- **MATERIAL**
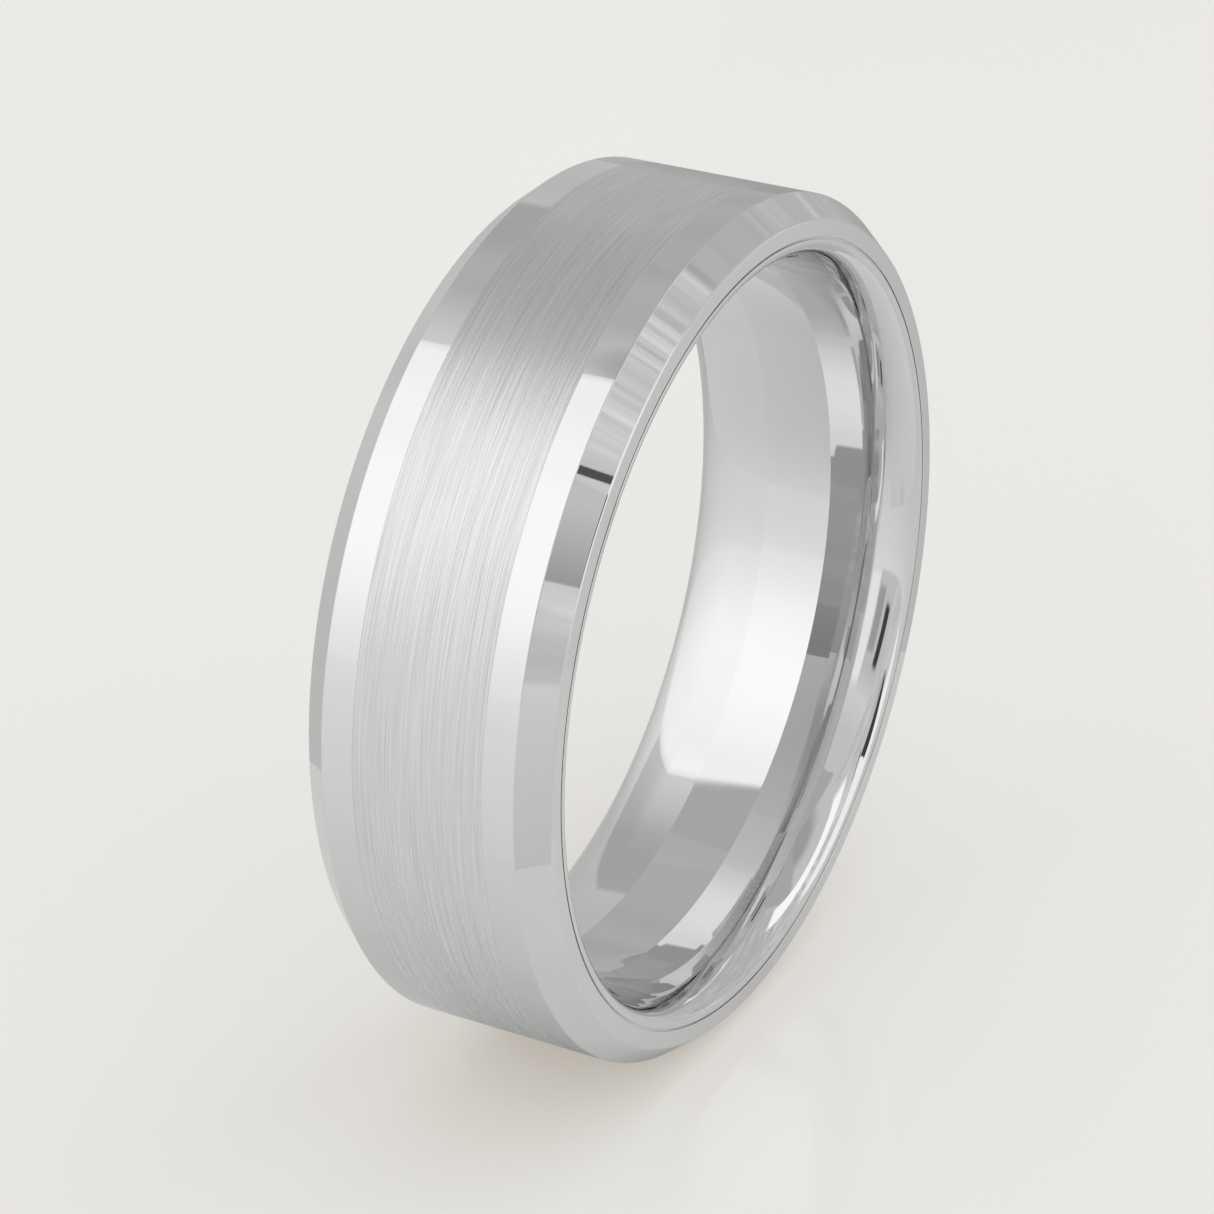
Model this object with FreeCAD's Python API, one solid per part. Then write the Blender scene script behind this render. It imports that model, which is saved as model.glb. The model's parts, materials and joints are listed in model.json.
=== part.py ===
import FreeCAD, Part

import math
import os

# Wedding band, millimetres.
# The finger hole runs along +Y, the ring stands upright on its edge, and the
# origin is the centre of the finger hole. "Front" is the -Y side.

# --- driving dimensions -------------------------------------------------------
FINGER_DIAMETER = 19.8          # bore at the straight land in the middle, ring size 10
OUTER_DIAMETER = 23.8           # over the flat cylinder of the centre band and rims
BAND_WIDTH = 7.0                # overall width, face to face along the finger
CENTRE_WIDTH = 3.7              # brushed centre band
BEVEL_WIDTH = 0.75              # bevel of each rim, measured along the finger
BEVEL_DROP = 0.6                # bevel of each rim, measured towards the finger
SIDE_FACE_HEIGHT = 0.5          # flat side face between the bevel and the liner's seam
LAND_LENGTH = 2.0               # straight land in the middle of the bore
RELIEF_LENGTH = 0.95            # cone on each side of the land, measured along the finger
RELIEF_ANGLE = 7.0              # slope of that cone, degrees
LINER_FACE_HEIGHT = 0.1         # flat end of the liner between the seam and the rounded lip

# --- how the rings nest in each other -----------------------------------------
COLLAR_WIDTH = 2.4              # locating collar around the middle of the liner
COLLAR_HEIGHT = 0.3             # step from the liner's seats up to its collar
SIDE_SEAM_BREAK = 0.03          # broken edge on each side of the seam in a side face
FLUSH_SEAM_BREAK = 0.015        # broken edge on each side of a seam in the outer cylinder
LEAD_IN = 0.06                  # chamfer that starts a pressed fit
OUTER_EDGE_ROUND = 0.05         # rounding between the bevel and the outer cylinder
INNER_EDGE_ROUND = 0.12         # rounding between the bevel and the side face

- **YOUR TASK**
Return, please, the lines of the data from the first through the line containing "# origin is", both kept, exactly as they stand and nothing more.

- **OUTPUT OF THE EXERCISE**
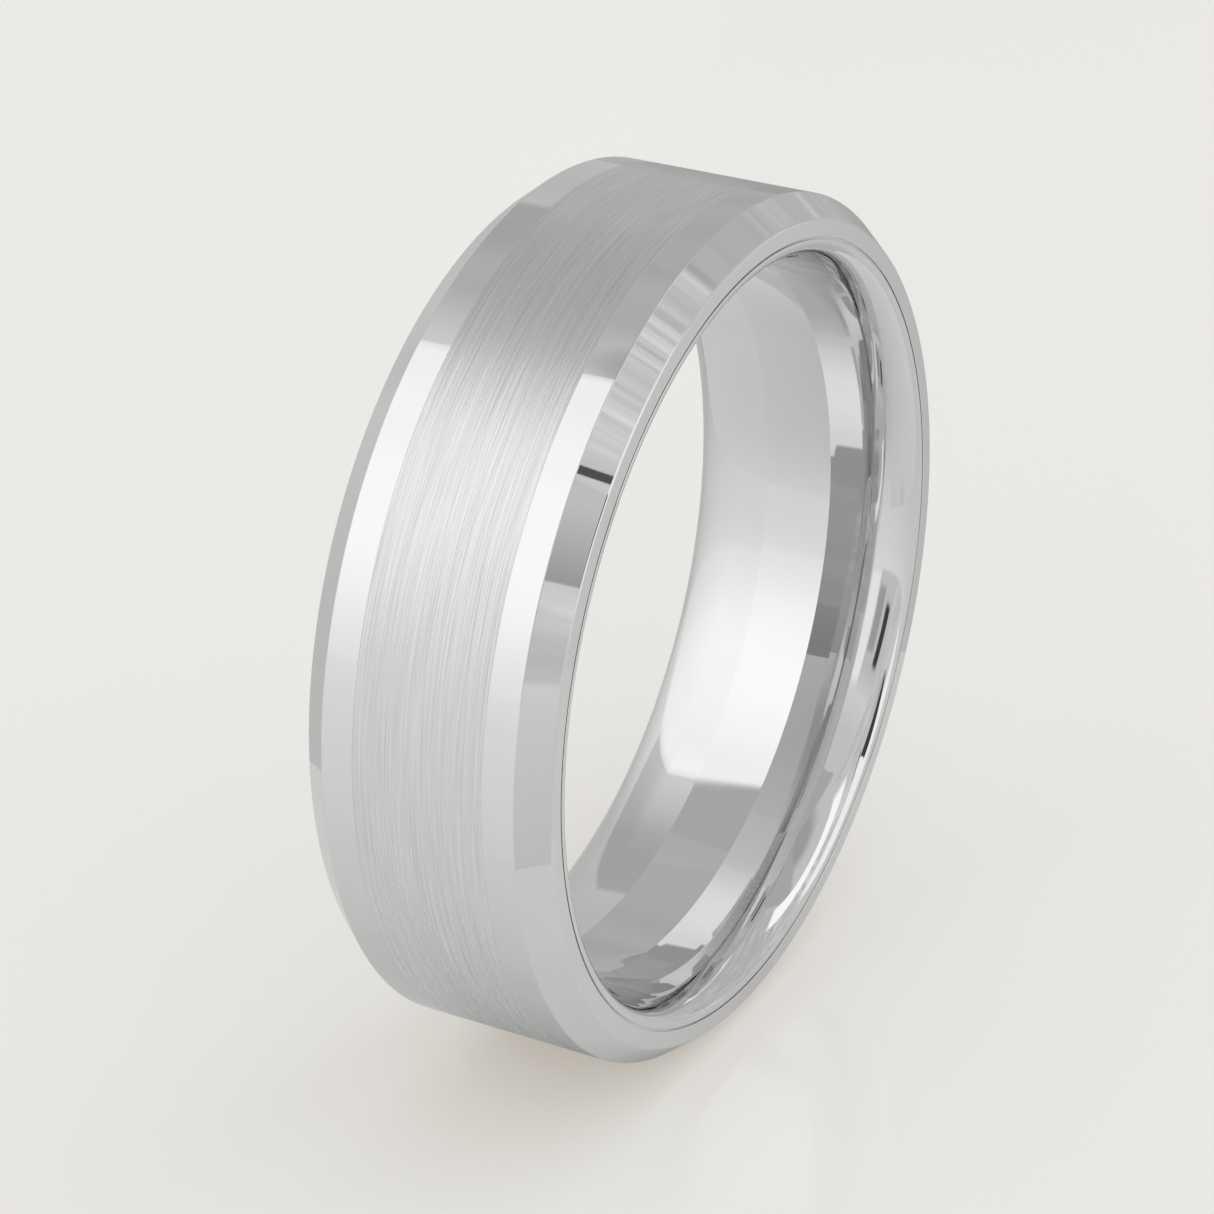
Model this object with FreeCAD's Python API, one solid per part. Then write the Blender scene script behind this render. It imports that model, which is saved as model.glb. The model's parts, materials and joints are listed in model.json.
=== part.py ===
import FreeCAD, Part

import math
import os

# Wedding band, millimetres.
# The finger hole runs along +Y, the ring stands upright on its edge, and the
# origin is the centre of the finger hole. "Front" is the -Y side.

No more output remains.